Firstly there is the financial cost.

Financial costs as a self employed person

As a self employed person I was entitled to claim £65 (taxable income) per day that I was at the Jury Service.  This is less than I would usually earn in a day so technically I was not compensated for my time and it cost me money to do it in lost income.  Plus rather inconveniently they didn’t give me an itemised receipt with my compensation claim (which included items of income and expenditure) so that complicates things when it comes to my tax return and record keeping.

Financial costs as a parent

I am the primary carer for my 18 month old son, though he usually goes to a childminder three afternoons per week.  I am entitled to claim back the full cost of any childcare that is over and above what I usually pay for.  In my case I was lucky, my usual arrangement and the Jury Service required fortuitously meant that I could claim back childcare costs in full for the two days I was in Jury Service.  But if I’d been there for longer I would have had to pay for some of the childcare myself, and if I usually had my son in childcare full time I’d simply have had to fund it all myself.  That means that many working parents of pre-school children will be paying approx. £50/day in childcare to attend Jury Service, out of their own pocket.

Then there’s the emotional cost.

Emotional costs as a self employed person

I was sitting in the selection room for hours, twiddling my thumbs and reading a book, feeling edgy because I felt that my time could have been more productively spent servicing my contracts.

I had a client presentation in the diary for that week which had been set up two months previously and would be very difficult to rearrange.  So we left it in the diary and I updated my client every day that week, finally confirming at lunchtime of the day before that I could in fact do the presentation.  My client was extremely understanding about this.  But it isn’t within my personal definition of professional to inconvenience people like that.

I take on work based on the time I think I have available.  Jury service compromised this at short notice.  I had to work my ass off the fortnight before Jury Service to be sure I could get my contract work done within the time I thought I had when I agreed to do it.  As the time I was away could be a week or more, I needed to get a couple of weeks ahead.

Emotional costs as a parent

I was sitting in the selection room for hours, twiddling my thumbs and reading a book, feeling edgy because I felt that my time could have been more productively spent looking after my son.

I make a personal choice not to have my son in childcare for long days, or for full weeks.  I had to compromise this, albeit briefly.

I had to make a very flexible arrangement with my childminder that my son might or might not be with her for extra time for an undefined period, and I could only update her the day before on what might be needed.  My childminder was extremely understanding about this.  But it isn’t within my personal definition of helpful to inconvenience people like that.

Sorry to sound whingy, but I feel like in doing Jury Service there was a lot of cost to me.
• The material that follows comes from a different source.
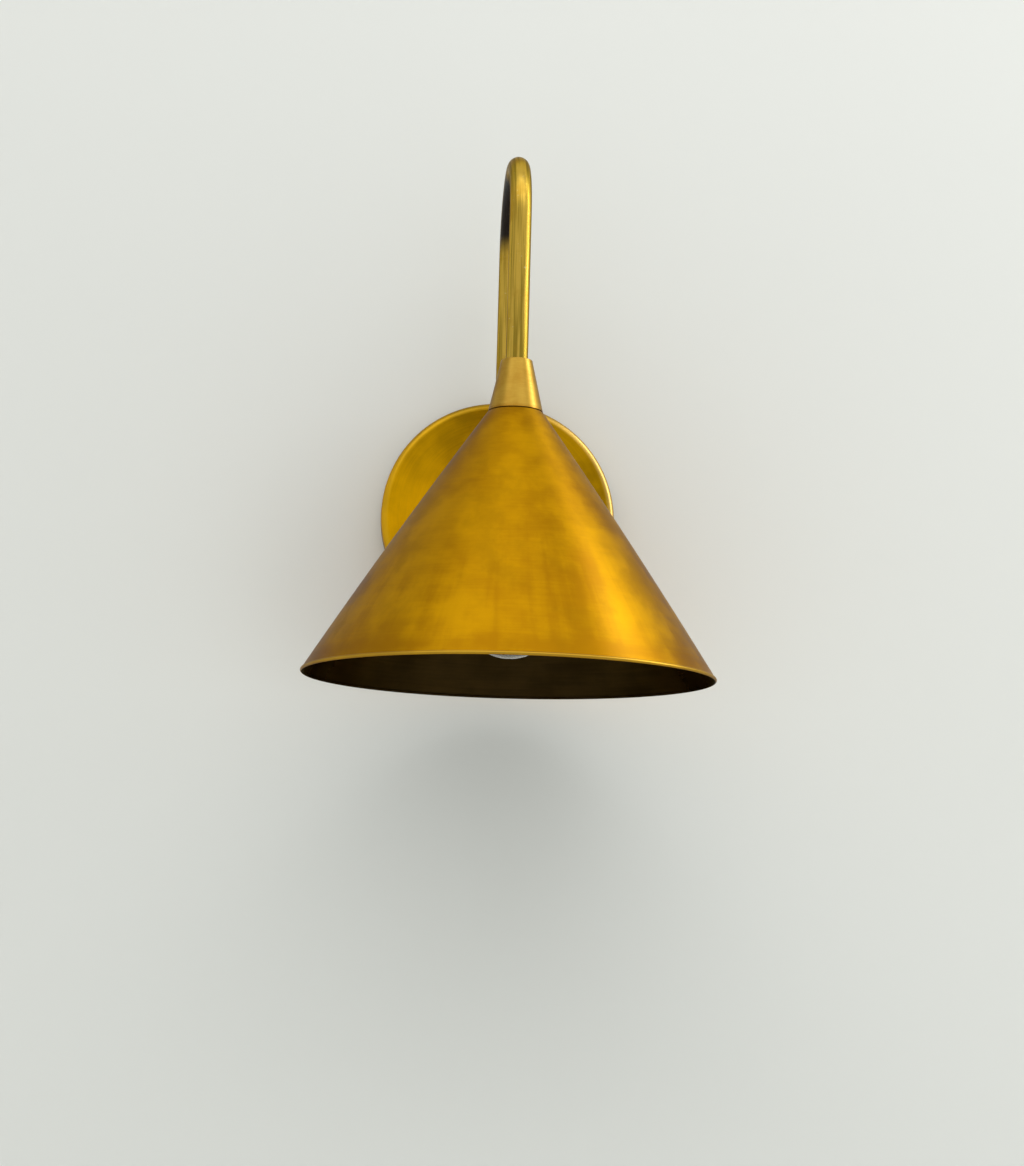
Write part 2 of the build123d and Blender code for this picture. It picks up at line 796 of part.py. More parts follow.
def bulb_filament():
    """Two support wires and the filament between them, as one bent wire."""
    high = stem_low_z
    knee = high - filament_knee
    low = high - filament_drop
    half = filament_span / 2
    root = filament_root / 2
    left = [(-root, 0, high), (-root, 0, knee), (-half, 0, low)]
    right = [(-x, y, z) for x, y, z in reversed(left)]
    path = FilletPolyline(*left, *right, radius=filament_bend_r)
    start = Plane(path @ 0, z_dir=path % 0)
    return at_lamp * sweep(start * Circle(filament_wire_d / 2), path=path)


# ---------------------------------------------------------------- the light, piece by piece
pieces = {
    "wall_plate": wall_plate(),
    "mounting_strap": mounting_strap(),
    "strap_studs": strap_studs(),
    "left_cap_nut": cap_nut(-1),
    "right_cap_nut": cap_nut(1),
    "terminal_block": terminal_block(),
    "terminal_tubes": terminal_tubes(),
    "terminal_screws": terminal_screws(),
    "block_screw": block_screw(),
    "earth_screw": earth_screw(),
    "earth_washer": earth_washer(),
    "earth_tag": earth_tag(),
    "earth_lead": earth_lead(),
    "arm_hub": arm_hub(),
    "arm_tube": arm_tube(),
    "wall_nipple": wall_nipple(),
    "wall_lock_washer": wall_lock_washer(),
    "wall_lock_nut": wall_lock_nut(),
    "live_lead": live_lead(),
    "neutral_lead": neutral_lead(),
    "shade_nipple": shade_nipple(),
    "collar": collar(),
    "collar_grub_screw": collar_grub_screw(),
    "upper_lock_nut": upper_lock_nut(),
    "shade": shade(),
    "shade_washer": shade_washer(),
    "lower_lock_nut": lower_lock_nut(),
    "socket_cap": socket_cap(),
    "socket_cap_screw": socket_cap_screw(),
    "socket_core": socket_core(),
    "shell_rivets": shell_rivets(),
    "screw_shell": screw_shell(),
    "socket_skirt": socket_skirt(),
    "socket_terminals": socket_terminals(),
    "socket_terminal_screws": socket_terminal_screws(),
    "centre_contact": centre_contact(),
    "contact_spring": contact_spring(),
    "bulb_globe": bulb_globe(),
    "bulb_cap": bulb_cap(),
    "bulb_insulator": bulb_insulator(),
    "bulb_contact": bulb_contact(),
    "bulb_stem": bulb_stem(),
    "bulb_filament": bulb_filament(),
}

os.makedirs("parts", exist_ok=True)
for name, piece in pieces.items():
    export_step(piece, f"parts/{name}.step")
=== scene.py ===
"""A brass wall light: its finishes, its turned and bent pieces, and the plain studio round it."""

import json
import math

import bmesh
import bpy
from mathutils import Matrix, Vector


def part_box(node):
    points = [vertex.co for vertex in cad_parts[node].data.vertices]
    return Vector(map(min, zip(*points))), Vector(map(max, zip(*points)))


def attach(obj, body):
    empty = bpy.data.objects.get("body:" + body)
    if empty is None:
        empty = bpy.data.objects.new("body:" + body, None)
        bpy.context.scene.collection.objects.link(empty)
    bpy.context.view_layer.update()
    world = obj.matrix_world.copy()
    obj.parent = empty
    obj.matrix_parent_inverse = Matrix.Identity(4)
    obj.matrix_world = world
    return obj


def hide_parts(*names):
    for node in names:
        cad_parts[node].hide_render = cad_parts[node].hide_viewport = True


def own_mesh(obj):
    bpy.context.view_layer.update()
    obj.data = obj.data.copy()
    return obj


bl_info = {
    "name": "Gooseneck Wall Light",
    "version": (1, 0, 0),
    "blender": (4, 5, 0),
    "location": "View3D > Sidebar > Wall Light",
    "description": "Builds the visible pieces of a brass wall light with a cone shade",
    "category": "Object",
}

MM = 0.001
TURN = 2 * math.pi
WELD = 0.001 * MM  # vertices nearer than this are one
UP = Vector((0, 0, 1))

# Faces that the pieces are divided into
CORNER_FACES = 6  # along a rounded corner
NIPPLE_THREAD_FACES = 6  # along one pitch of a nipple's thread
BULB_THREAD_FACES = 12  # along one pitch of the bulb's thread
WIRE_FACETS = 16  # round the spring's wire
COIL_FACES = 32  # along one turn of the spring
STAGE_FACETS = 128  # round the wall and the floor

# The view: the camera's lens in mm, its turns in degrees, and the brightness of the room
CAMERA_LENS = 64.6
CAMERA_PLACE = (-80.3 * MM, -1127.0 * MM, -206.7 * MM)
CAMERA_YAW, CAMERA_PITCH, CAMERA_ROLL = 4.55, 8.69, 1.53
ROOM_STRENGTH = 0.72

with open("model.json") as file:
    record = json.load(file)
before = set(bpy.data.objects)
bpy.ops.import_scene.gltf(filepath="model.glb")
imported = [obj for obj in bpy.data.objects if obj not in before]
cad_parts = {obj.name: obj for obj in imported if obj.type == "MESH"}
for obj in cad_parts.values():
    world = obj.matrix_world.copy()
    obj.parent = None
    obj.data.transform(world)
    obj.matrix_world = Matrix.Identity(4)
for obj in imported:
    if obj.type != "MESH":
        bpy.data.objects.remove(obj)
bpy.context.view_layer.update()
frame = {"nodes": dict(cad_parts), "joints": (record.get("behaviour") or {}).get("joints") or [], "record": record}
low = {node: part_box(node)[0] for node in frame["nodes"]}
high = {node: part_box(node)[1] for node in frame["nodes"]}

LAMP_Y = (low["shade"].y + high["shade"].y) / 2
AT_LAMP = Matrix.Translation((0, LAMP_Y, 0))
AT_WALL = Matrix.Rotation(math.pi / 2, 4, "X")  # +Z then points out from the wall


def size(name, description, default):
    return bpy.props.FloatProperty(
        name=name, description=description, default=default, unit="LENGTH", precision=4
    )


def colour(name, description, default):
    return bpy.props.FloatVectorProperty(
        name=name, description=description, default=default, subtype="COLOR", size=3, min=0, max=1
    )


class WallLightSizes(bpy.types.PropertyGroup):
    """Sizes of the pieces that are shaped here."""

    facets: bpy.props.IntProperty(
        name="Facets", description="Faces round a large turned piece", default=192, min=24
    )
    small_facets: bpy.props.IntProperty(
        name="Small facets", description="Faces round a small turned piece", default=72, min=12
    )
    sheet: size("Shade sheet", "Thickness of the shade's metal", 1.0 * MM)
    bead: size("Rim bead", "Diameter of the bead along the rim", 1.7 * MM)
    belly: size("Belly", "How far the shade's side swells past a cone", 1.0 * MM)
    neck: size("Neck", "Diameter of the shade's top", 27.4 * MM)
    tube_wall: size("Tube wall", "Thickness of the arm's wall", 1.0 * MM)
    shade_step: size("Shade step", "Height of the shade's faces", 6.0 * MM)
    tube_step: size("Tube step", "Length of the arm's faces where it is straight", 6.0 * MM)
    lower_bend: size("Lower bend", "Radius of the arm's bend near the wall", 20.0 * MM)
    stub: size("Stub", "Straight tube between the hub and the lower bend", 0.4 * MM)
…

Cost is fine, as long as there is benefit.  Was there benefit?  Well honestly, no not really.  I wasn’t made to feel like I’d done my bit.

But that’s not really the issue that I have with it.  The issue I have is that the cost isn’t equal for all jurors.

In any of the four jobs I had before I became self employed I’m fairly sure I would have been paid my usual salary to go along to Jury service.

And when I wasn’t a parent I could do whatever the hell I liked when I liked, so doing Jury Service would have been no real inconvenience.

I had to plan for a week or so of disruption and in actuality it only lasted 2/3 days.  I guess I was lucky.

But as a self employed person and as a parent of a pre-school child that was still a massive administrative hassle and a bit of an emotional burden.

Gah.  I wish I’d been called for Jury Service ten years ago!